In this atmosphere, speaking up or asking questions is only acceptable if one is endorsing the status quo of corporate identity politics. Earlier in April, after some female Microsoft employees complained about sexual harassment at the company, CEO Satya Nadella promised change and said in a company-wide email, “I’m disappointed to hear about any behavior in our workplace that falls short of the diverse and inclusive culture we are striving to create . . . But I’m encouraged that people feel empowered to speak up and demand change.”

But woe to those speaking out to criticize diversity policy, as Nadella made clear: “This past year, we increased our commitment with a new core priority on inclusion for every employee. If you are not helping to create an inclusive culture, your rewards, your career trajectory, and possibly even your employment will be impacted,” Nadella wrote in his company-wide email.
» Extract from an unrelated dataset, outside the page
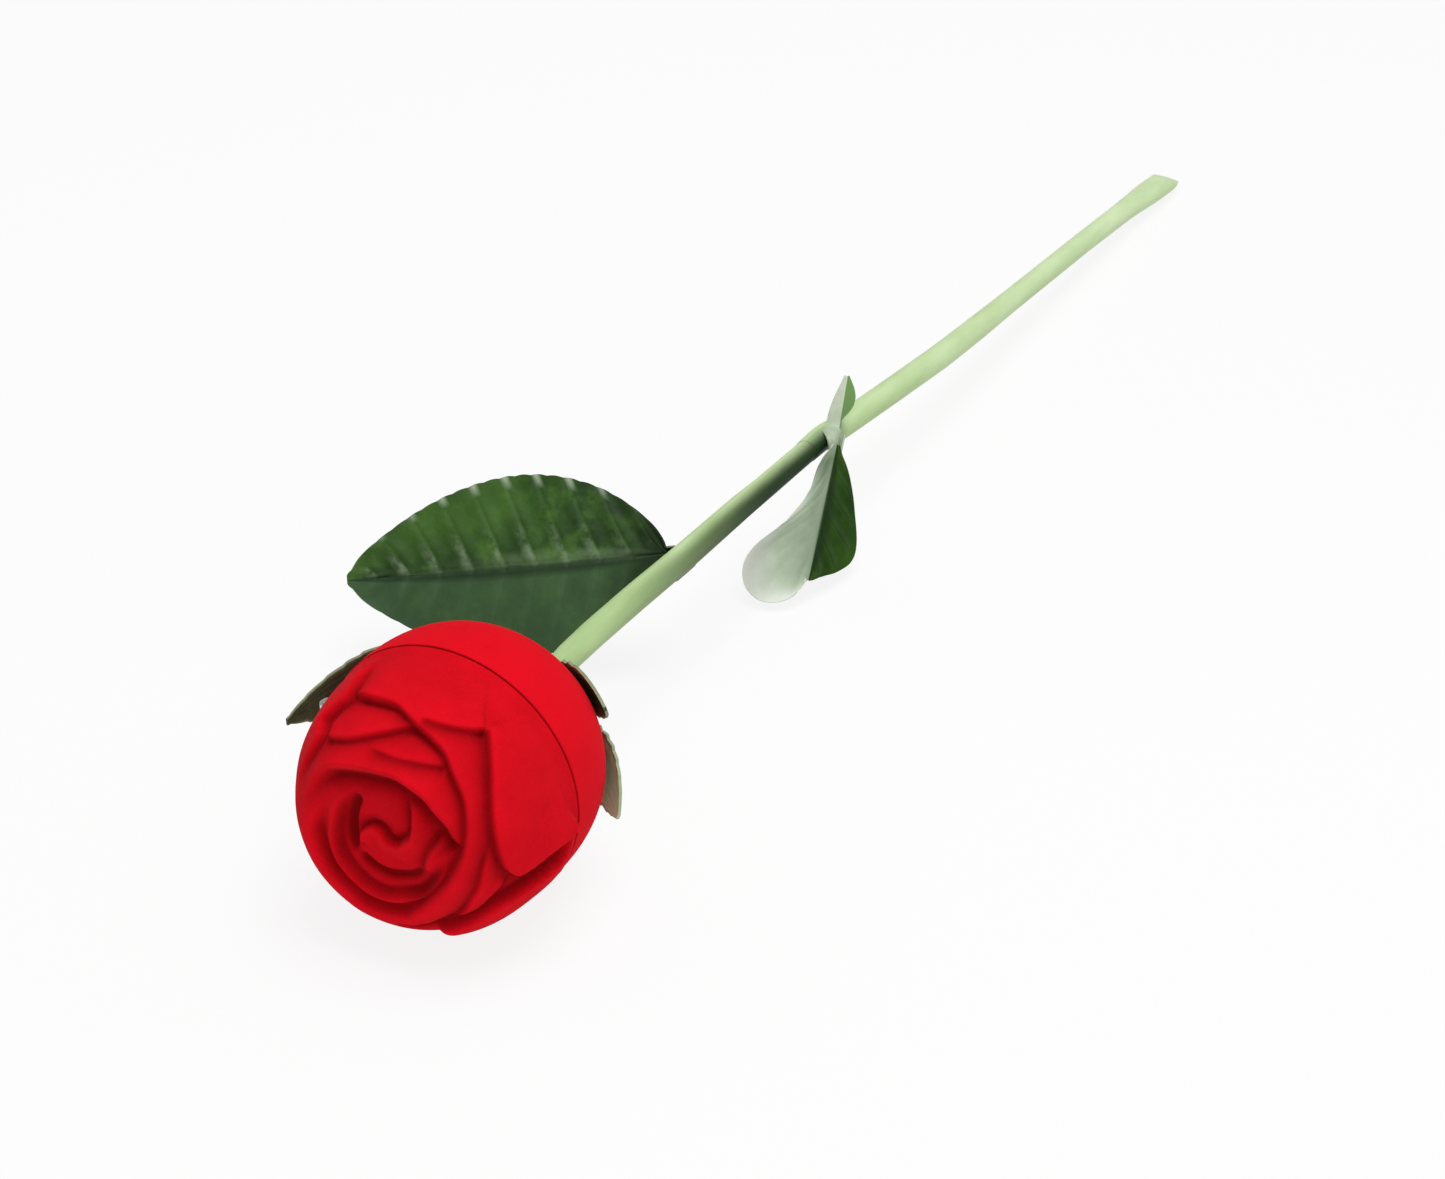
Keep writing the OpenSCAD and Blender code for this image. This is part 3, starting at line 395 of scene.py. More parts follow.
def close_wall(outer, inner):
    """Joins an outer and an inner half shell along their rims into one closed wall."""
    pick(inner)
    edit_all()
    bpy.ops.mesh.flip_normals()
    leave_edit()
    pick(outer, inner)
    bpy.ops.object.join()
    bpy.ops.object.mode_set(mode="EDIT")
    bpy.ops.mesh.select_all(action="DESELECT")
    bpy.ops.mesh.select_mode(type="EDGE")
    bpy.ops.mesh.select_non_manifold()
    bpy.ops.mesh.bridge_edge_loops()
    leave_edit()


def cut_away(piece, cutter):
    """Takes a cutter's room out of a piece."""
    room_cut = piece.modifiers.new("cut", "BOOLEAN")
    room_cut.object = cutter
    room_cut.operation = "DIFFERENCE"
    room_cut.solver = "EXACT"
    pick(piece)
    bpy.ops.object.modifier_apply(modifier="cut")
    bpy.data.objects.remove(cutter)


def box_cutter(low, high):
    """A box between two corners in mm."""
    pick()
    centre = [(a + b) / 2 * mm for a, b in zip(low, high)]
    bpy.ops.mesh.primitive_cube_add(size=1, location=centre)
    bpy.context.object.scale = [(b - a) * mm for a, b in zip(low, high)]
    bpy.ops.object.transform_apply()
    return bpy.context.object


def rod_cutter(radius, length, place, turn=(0, 0, 0)):
    """A round bar about a place in mm, along Z unless it is turned."""
    pick()
    bpy.ops.mesh.primitive_cylinder_add(vertices=48, radius=radius * mm, depth=length * mm,
                                        location=[c * mm for c in place], rotation=turn)
    bpy.ops.object.transform_apply()
    return bpy.context.object


def shade_smooth(piece, angle):
    """Shades a piece smooth where its faces meet at less than an angle in degrees."""
    pick(piece)
    bpy.ops.object.shade_smooth_by_angle(angle=math.radians(angle))


def flatten_pad(points, leg_x):
    """Flattens the inside of a shell where a leaf of the hinge lies on it."""
    pad = (np.abs(points[:, 2]) < PAD_HALF) & (np.abs(points[:, 1]) < PAD_REACH) & (points[:, 0] < 0)
    points[pad, 0] = np.maximum(points[pad, 0], leg_x)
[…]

And if you think being a member of an underrepresented minority will protect you if you question the policy, think again: Apple’s former diversity chief, Denise Young Smith, an African-American woman, was pushed out of her job (despite apologizing) after saying, “There can be 12 white, blue-eyed blonde men in a room and they’re going to be diverse too because they’re going to bring a different life experience and life perspective to the conversation.”

Conversation, criticism, and a free exchange of ideas clearly aren’t what corporations like Google, Apple, or Microsoft want when it comes to diversity.